--- YOUR GOAL ---
Pull out every line below that holds the word "Vector".

--- RECORDED DATA ---
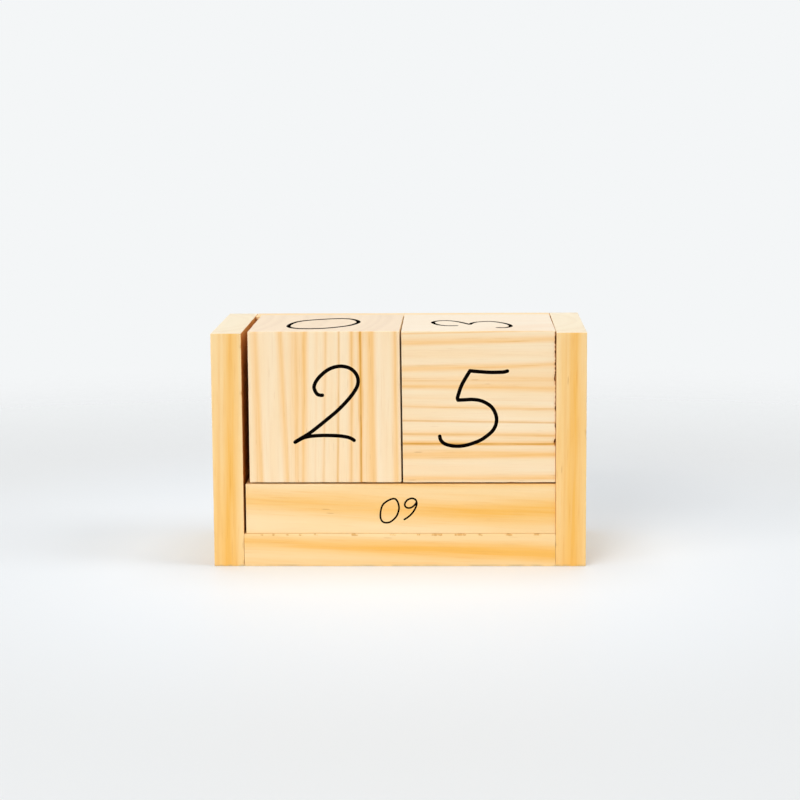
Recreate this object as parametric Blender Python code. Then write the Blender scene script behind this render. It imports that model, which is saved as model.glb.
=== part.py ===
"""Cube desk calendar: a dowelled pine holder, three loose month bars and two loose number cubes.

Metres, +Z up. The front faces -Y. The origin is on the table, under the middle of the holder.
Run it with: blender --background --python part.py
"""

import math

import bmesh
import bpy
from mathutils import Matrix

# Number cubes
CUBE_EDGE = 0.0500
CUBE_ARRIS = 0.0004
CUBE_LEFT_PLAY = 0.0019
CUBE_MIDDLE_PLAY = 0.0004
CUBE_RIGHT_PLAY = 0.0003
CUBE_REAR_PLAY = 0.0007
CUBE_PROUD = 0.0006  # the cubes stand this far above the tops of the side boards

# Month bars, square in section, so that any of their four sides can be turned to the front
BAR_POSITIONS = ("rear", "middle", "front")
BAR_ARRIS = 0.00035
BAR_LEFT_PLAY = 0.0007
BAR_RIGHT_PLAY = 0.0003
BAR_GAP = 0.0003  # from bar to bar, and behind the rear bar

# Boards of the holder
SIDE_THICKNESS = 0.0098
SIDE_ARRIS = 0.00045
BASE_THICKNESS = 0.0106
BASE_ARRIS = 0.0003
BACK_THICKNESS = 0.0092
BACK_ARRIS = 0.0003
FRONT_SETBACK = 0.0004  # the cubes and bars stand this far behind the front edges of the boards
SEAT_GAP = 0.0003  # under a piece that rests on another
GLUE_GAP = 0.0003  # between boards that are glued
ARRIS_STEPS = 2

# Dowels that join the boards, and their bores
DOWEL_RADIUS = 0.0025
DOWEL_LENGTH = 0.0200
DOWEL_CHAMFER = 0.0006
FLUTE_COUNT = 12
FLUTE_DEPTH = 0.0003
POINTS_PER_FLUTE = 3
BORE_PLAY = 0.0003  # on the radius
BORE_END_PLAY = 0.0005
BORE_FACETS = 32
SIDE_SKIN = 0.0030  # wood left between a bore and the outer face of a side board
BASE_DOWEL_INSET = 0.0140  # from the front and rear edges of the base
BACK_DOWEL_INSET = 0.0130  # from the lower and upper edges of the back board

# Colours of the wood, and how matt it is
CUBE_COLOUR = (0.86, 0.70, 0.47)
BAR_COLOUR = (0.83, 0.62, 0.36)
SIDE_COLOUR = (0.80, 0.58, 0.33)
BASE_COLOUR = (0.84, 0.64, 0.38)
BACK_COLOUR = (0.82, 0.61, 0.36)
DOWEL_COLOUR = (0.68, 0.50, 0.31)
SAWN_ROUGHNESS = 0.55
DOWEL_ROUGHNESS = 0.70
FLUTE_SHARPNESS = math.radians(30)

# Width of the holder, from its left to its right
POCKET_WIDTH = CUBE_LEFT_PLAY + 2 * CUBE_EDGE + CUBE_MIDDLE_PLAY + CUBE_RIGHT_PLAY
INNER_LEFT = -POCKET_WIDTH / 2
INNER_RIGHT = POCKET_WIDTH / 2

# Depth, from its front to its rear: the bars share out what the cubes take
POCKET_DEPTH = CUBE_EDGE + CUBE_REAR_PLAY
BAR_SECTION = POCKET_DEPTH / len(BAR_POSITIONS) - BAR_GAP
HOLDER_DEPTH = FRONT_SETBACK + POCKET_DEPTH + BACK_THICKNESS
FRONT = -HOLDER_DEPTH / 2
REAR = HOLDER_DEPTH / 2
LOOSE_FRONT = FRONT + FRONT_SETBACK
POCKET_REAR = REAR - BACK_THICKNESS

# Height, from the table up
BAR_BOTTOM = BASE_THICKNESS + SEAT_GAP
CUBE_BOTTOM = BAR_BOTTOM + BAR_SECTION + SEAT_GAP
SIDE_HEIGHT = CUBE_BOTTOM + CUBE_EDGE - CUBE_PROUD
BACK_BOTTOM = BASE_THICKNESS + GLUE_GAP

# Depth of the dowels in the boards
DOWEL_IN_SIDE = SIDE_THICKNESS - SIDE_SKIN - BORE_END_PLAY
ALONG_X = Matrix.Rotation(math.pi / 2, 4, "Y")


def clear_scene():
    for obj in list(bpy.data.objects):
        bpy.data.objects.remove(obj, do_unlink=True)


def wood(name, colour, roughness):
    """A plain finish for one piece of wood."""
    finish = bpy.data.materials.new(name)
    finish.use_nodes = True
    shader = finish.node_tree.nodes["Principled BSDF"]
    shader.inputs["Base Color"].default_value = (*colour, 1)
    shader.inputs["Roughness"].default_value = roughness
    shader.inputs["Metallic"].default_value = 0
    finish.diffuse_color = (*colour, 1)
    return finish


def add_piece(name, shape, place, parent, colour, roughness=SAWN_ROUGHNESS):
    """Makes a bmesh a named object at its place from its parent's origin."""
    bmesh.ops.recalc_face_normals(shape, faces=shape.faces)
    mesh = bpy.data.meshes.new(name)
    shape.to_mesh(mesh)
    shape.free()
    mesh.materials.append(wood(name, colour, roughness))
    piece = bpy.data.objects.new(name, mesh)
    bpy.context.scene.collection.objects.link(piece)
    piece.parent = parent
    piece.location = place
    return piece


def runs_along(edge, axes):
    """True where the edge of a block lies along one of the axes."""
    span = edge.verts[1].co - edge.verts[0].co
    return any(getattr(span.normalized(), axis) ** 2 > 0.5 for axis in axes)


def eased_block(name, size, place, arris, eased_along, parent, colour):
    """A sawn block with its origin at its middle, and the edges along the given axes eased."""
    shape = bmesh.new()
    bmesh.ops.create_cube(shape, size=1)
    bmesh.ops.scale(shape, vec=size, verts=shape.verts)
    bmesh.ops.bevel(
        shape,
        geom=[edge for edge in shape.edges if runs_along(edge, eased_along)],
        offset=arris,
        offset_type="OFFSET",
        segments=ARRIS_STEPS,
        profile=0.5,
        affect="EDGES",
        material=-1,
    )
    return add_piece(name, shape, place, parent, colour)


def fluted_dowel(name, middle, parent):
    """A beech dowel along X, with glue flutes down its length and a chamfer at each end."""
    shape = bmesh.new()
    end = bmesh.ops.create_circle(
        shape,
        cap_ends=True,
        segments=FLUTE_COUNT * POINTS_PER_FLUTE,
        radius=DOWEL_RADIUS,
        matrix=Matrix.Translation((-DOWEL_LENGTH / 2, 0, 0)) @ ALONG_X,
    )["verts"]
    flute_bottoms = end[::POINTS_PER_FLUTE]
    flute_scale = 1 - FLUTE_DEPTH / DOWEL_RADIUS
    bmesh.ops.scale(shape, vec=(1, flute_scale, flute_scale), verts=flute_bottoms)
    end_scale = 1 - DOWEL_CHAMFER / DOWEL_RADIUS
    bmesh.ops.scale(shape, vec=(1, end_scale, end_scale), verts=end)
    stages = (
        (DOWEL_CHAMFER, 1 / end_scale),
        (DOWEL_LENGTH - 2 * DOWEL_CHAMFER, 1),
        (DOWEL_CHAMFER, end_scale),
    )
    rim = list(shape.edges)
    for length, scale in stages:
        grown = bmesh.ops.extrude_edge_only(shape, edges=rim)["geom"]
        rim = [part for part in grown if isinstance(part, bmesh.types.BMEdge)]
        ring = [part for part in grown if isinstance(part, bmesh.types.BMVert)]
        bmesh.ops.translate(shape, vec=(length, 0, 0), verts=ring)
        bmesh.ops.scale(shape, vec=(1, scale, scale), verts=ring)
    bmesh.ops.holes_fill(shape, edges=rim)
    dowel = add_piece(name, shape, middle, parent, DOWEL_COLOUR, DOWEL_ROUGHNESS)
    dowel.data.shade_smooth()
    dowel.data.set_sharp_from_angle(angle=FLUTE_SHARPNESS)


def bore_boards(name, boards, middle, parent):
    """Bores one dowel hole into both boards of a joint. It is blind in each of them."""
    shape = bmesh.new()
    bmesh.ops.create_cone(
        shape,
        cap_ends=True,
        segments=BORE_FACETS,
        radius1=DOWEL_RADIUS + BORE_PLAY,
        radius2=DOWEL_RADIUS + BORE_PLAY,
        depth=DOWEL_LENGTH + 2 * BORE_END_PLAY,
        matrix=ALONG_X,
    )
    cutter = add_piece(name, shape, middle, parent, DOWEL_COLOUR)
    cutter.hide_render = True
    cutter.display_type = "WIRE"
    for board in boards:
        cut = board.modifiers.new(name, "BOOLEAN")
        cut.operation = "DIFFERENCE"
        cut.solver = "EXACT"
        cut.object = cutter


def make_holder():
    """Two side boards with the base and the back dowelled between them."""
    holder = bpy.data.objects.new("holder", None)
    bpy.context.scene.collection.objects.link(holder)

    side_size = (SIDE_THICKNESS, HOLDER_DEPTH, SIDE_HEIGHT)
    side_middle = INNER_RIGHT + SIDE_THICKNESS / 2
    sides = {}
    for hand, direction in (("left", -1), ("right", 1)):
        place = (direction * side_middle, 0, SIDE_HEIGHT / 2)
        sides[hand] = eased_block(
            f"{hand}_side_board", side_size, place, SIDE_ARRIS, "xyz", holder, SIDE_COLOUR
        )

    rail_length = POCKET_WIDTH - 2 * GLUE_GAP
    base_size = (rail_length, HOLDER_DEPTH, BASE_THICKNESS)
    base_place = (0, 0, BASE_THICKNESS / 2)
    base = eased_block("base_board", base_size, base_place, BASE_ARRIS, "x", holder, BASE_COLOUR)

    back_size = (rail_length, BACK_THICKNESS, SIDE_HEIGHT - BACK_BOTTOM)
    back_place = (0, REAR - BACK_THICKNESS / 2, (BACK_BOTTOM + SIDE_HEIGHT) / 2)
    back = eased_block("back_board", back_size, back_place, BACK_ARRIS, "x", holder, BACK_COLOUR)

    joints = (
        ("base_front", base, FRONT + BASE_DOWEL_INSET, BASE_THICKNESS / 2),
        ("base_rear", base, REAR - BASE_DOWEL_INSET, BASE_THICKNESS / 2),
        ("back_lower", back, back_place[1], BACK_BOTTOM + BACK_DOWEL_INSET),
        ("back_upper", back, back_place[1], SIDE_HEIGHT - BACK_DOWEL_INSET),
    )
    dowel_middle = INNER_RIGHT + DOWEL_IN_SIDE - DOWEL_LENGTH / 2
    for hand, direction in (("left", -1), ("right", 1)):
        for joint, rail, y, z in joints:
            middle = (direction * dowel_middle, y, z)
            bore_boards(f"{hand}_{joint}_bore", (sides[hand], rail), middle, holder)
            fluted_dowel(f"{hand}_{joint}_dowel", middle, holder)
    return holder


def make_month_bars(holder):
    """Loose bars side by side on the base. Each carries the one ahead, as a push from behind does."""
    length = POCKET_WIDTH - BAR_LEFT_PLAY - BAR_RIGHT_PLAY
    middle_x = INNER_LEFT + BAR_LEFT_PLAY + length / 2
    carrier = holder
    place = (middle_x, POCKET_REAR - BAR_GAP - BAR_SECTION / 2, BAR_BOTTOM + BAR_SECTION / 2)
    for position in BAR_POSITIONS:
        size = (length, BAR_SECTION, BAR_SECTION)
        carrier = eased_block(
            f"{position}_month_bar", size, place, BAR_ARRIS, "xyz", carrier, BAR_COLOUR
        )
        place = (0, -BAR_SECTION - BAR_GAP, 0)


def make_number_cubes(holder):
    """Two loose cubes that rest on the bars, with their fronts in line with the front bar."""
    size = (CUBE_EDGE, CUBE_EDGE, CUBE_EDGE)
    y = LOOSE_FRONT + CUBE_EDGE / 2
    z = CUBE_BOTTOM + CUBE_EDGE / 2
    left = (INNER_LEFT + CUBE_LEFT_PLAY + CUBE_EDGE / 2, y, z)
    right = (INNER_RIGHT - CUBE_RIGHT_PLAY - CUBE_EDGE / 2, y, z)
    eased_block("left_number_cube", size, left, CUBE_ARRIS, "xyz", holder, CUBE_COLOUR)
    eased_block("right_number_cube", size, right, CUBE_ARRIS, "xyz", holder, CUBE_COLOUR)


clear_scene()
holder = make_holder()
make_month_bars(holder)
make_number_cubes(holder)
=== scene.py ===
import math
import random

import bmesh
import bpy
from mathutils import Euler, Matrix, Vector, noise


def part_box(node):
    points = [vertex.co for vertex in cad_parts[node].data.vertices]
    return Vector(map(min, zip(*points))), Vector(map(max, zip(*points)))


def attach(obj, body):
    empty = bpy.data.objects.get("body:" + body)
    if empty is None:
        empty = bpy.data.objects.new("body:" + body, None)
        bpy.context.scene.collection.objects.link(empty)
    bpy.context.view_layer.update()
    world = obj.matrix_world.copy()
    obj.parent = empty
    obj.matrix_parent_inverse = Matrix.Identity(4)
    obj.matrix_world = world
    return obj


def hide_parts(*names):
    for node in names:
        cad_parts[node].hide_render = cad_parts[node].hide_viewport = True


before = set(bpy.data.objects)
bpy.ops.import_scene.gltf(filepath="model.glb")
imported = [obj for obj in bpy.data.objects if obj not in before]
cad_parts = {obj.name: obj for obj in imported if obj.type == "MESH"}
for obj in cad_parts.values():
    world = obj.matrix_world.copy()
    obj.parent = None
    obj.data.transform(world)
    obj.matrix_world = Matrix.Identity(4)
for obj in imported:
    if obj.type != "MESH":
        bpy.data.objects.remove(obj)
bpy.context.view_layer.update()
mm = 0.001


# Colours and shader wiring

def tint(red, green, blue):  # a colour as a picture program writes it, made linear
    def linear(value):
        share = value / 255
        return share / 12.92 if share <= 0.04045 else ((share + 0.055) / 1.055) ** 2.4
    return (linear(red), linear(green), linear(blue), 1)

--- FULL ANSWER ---
from mathutils import Euler, Matrix, Vector, noise
    return Vector(map(min, zip(*points))), Vector(map(max, zip(*points)))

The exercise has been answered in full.